Please repeat only the stretch of records running from the first line through the line that contains "return add_object(name, shape, paint(name), frame)".

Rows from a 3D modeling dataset
################
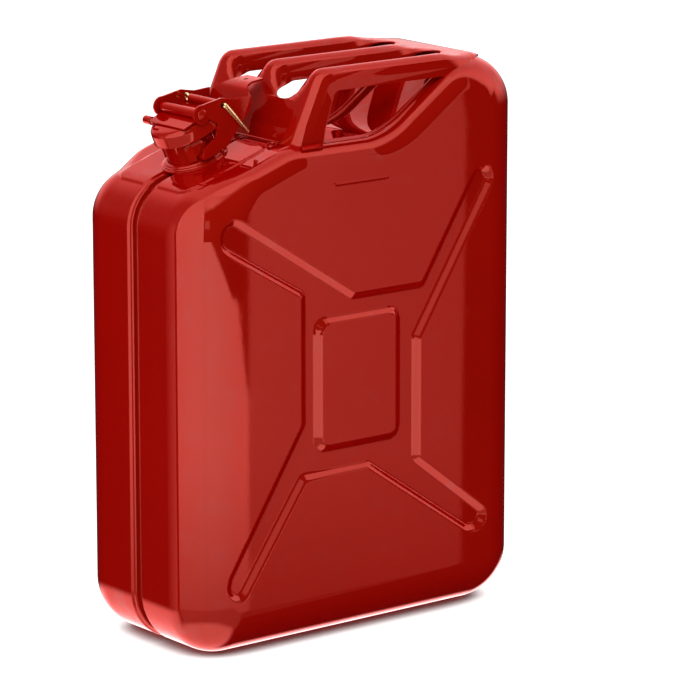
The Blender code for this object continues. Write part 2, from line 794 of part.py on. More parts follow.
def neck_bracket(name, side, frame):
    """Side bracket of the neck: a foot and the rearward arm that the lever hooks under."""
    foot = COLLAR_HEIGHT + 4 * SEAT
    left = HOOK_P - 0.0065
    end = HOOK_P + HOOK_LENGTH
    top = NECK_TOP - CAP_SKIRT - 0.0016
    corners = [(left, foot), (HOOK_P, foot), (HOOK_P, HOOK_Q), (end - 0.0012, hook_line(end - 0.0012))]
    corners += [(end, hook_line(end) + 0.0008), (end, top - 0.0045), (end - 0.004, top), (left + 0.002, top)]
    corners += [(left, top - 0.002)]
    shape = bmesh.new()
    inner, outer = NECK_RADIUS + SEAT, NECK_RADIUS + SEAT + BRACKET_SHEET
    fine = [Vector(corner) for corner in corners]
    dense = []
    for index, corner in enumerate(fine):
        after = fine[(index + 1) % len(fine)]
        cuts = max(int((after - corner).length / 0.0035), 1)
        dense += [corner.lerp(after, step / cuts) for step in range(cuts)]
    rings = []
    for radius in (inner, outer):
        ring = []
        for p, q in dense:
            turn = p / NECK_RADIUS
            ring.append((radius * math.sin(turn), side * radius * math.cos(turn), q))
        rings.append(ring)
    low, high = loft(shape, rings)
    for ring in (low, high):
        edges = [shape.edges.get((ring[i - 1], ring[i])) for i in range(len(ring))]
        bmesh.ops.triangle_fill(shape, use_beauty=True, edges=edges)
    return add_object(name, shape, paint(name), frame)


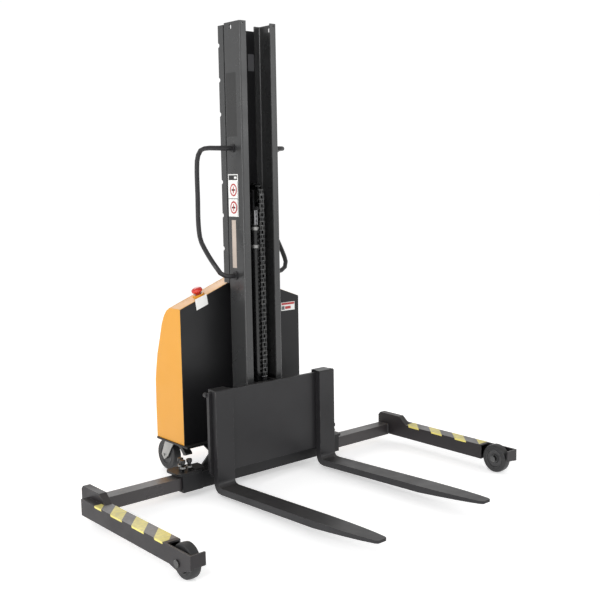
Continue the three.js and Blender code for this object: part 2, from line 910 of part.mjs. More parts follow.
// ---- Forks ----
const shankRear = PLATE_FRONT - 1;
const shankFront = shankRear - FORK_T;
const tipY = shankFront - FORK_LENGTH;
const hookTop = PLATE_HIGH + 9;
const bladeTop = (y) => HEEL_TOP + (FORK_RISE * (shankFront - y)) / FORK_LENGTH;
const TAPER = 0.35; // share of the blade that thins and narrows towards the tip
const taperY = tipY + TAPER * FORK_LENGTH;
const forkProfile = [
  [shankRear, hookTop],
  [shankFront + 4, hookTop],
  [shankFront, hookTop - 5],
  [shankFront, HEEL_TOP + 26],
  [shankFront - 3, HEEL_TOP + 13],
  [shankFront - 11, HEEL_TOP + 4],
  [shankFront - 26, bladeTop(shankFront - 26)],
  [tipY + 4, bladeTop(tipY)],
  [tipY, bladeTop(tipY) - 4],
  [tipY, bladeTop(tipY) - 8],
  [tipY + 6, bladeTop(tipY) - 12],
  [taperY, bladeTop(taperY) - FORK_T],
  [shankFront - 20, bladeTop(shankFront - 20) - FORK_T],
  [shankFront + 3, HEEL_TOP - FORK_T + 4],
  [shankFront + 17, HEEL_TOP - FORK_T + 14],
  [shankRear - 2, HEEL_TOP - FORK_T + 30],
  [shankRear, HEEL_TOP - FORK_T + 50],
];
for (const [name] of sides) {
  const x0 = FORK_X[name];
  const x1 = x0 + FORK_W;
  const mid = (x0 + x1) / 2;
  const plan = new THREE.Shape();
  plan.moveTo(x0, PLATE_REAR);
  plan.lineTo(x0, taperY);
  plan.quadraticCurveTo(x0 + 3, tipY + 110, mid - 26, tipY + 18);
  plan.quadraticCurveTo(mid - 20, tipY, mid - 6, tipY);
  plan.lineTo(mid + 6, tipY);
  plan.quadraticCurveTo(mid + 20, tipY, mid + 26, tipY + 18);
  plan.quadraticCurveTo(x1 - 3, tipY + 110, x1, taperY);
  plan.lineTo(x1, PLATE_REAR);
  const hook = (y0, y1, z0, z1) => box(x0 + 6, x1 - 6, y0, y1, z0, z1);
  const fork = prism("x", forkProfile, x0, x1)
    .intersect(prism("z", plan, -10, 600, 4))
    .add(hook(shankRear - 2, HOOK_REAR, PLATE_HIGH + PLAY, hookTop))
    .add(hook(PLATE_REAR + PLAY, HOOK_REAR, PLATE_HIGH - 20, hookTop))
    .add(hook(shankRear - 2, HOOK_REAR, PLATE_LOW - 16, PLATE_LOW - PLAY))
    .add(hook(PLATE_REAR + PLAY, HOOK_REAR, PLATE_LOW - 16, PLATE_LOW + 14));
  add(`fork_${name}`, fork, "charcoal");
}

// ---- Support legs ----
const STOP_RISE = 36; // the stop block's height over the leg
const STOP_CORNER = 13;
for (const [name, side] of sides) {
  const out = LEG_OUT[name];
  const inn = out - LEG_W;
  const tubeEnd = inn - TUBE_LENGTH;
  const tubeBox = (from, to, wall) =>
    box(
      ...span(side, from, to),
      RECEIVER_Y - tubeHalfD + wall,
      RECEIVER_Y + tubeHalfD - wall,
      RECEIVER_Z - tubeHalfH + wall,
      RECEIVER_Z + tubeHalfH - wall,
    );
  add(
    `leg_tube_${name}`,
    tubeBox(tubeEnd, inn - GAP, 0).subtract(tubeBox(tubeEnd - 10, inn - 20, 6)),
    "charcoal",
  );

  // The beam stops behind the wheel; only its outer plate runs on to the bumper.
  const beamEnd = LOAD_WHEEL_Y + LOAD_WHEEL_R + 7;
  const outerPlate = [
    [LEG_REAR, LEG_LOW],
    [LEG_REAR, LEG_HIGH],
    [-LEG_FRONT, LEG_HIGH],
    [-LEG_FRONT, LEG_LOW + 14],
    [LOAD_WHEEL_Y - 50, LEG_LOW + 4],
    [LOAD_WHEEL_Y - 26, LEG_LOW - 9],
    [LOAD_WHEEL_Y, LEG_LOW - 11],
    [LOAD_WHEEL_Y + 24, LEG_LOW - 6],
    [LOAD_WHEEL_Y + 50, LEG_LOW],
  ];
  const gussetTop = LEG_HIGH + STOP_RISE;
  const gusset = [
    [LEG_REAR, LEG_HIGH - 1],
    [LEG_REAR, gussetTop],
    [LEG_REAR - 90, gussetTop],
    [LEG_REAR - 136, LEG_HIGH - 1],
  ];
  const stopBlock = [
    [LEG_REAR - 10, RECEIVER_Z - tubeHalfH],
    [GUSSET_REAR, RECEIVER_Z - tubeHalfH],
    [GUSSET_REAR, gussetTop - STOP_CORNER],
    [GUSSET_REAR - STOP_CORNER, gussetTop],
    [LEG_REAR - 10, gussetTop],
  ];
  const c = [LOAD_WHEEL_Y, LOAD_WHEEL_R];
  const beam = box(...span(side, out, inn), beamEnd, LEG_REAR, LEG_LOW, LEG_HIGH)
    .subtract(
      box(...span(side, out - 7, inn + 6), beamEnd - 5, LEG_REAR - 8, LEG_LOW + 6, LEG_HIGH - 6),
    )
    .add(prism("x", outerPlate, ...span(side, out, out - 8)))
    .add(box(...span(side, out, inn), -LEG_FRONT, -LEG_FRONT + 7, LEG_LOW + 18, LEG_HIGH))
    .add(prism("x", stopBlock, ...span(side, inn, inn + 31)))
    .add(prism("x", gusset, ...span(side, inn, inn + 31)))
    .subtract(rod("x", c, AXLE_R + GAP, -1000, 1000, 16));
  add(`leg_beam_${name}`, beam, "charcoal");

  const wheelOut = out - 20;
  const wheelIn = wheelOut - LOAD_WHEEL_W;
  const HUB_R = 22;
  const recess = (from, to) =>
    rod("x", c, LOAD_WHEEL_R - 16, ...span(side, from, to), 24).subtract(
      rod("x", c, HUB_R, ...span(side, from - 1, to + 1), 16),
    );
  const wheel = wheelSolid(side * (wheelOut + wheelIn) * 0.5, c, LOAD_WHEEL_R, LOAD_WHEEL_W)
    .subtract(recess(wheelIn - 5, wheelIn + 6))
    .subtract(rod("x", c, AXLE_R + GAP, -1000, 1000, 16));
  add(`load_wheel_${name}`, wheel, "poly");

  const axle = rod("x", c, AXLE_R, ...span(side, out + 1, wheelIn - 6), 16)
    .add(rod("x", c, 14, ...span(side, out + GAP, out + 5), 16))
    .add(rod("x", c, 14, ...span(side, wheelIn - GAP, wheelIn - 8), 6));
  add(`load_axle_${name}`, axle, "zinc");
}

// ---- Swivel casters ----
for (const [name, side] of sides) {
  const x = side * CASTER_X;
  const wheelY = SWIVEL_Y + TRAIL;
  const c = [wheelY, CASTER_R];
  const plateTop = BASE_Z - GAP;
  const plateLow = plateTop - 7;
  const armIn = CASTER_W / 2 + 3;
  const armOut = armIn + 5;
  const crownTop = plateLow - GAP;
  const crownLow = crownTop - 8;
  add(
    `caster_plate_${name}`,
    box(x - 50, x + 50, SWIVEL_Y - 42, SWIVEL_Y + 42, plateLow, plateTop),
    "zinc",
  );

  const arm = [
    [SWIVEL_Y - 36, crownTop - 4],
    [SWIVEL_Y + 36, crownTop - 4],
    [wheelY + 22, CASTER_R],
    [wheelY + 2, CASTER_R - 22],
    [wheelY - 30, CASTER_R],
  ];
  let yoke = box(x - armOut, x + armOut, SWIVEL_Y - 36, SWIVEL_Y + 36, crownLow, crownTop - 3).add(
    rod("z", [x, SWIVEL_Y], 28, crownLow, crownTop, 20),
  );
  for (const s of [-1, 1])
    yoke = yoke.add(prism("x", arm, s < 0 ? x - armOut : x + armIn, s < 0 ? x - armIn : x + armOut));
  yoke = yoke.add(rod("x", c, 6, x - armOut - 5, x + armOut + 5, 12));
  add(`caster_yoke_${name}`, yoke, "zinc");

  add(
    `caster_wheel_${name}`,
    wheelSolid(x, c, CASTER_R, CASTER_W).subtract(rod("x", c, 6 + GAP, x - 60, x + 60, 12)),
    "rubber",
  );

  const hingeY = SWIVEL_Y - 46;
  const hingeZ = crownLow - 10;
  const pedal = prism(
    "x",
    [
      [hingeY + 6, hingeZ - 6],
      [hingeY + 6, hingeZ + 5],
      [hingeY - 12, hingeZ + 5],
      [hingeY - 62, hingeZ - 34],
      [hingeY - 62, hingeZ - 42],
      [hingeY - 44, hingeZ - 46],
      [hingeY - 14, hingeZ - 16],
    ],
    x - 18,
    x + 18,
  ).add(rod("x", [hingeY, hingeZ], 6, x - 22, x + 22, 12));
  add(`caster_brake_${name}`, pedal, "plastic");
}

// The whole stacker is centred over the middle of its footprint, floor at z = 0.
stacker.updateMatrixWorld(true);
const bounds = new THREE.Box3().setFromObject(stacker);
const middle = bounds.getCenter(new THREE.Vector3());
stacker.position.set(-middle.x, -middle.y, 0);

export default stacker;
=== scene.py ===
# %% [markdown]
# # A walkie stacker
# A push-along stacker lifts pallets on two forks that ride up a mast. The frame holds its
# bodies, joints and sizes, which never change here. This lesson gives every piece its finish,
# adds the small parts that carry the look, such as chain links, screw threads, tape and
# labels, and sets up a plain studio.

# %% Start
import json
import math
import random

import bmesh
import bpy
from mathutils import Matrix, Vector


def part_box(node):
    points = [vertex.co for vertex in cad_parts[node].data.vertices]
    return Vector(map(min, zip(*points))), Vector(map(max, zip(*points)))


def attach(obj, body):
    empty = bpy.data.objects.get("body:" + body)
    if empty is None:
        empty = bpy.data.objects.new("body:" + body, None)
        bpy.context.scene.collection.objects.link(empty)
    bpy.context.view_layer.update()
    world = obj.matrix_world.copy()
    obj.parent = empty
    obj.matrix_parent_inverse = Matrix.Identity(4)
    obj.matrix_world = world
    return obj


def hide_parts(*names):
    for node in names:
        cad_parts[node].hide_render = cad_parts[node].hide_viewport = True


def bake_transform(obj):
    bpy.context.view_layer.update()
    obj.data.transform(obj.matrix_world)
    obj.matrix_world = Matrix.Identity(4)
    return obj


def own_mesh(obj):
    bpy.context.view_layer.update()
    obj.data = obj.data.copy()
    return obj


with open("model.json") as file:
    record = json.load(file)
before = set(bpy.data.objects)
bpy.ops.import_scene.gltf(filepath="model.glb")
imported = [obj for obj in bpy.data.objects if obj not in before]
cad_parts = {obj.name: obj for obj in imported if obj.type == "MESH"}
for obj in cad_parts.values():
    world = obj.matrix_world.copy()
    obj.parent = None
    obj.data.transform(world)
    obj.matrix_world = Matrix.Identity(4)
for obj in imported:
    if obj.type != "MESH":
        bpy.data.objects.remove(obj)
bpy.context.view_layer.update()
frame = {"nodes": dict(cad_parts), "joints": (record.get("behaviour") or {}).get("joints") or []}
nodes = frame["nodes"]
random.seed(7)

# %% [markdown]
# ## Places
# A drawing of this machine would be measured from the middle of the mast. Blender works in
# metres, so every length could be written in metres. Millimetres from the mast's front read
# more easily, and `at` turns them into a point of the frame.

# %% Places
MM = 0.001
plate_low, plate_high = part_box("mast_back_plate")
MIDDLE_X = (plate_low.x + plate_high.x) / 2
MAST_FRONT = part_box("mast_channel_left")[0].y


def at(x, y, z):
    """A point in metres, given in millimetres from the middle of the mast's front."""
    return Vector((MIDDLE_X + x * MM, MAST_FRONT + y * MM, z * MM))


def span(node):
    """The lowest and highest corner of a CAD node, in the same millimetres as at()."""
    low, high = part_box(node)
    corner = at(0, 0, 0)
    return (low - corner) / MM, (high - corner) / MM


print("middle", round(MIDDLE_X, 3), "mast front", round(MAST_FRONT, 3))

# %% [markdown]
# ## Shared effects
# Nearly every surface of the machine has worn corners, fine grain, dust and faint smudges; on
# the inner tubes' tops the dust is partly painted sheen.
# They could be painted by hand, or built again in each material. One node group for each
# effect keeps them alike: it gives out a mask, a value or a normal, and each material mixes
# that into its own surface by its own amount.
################
- EXPECTED ANSWER:
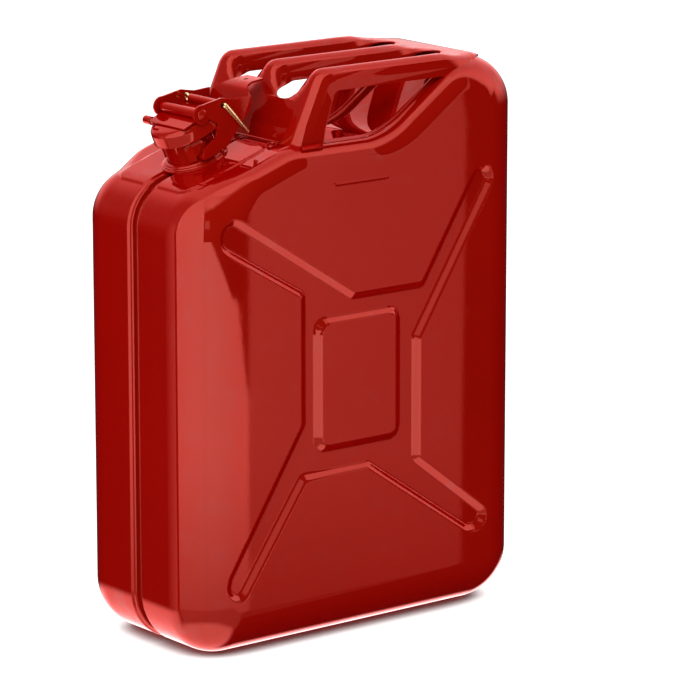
The Blender code for this object continues. Write part 2, from line 794 of part.py on. More parts follow.
def neck_bracket(name, side, frame):
    """Side bracket of the neck: a foot and the rearward arm that the lever hooks under."""
    foot = COLLAR_HEIGHT + 4 * SEAT
    left = HOOK_P - 0.0065
    end = HOOK_P + HOOK_LENGTH
    top = NECK_TOP - CAP_SKIRT - 0.0016
    corners = [(left, foot), (HOOK_P, foot), (HOOK_P, HOOK_Q), (end - 0.0012, hook_line(end - 0.0012))]
    corners += [(end, hook_line(end) + 0.0008), (end, top - 0.0045), (end - 0.004, top), (left + 0.002, top)]
    corners += [(left, top - 0.002)]
    shape = bmesh.new()
    inner, outer = NECK_RADIUS + SEAT, NECK_RADIUS + SEAT + BRACKET_SHEET
    fine = [Vector(corner) for corner in corners]
    dense = []
    for index, corner in enumerate(fine):
        after = fine[(index + 1) % len(fine)]
        cuts = max(int((after - corner).length / 0.0035), 1)
        dense += [corner.lerp(after, step / cuts) for step in range(cuts)]
    rings = []
    for radius in (inner, outer):
        ring = []
        for p, q in dense:
            turn = p / NECK_RADIUS
            ring.append((radius * math.sin(turn), side * radius * math.cos(turn), q))
        rings.append(ring)
    low, high = loft(shape, rings)
    for ring in (low, high):
        edges = [shape.edges.get((ring[i - 1], ring[i])) for i in range(len(ring))]
        bmesh.ops.triangle_fill(shape, use_beauty=True, edges=edges)
    return add_object(name, shape, paint(name), frame)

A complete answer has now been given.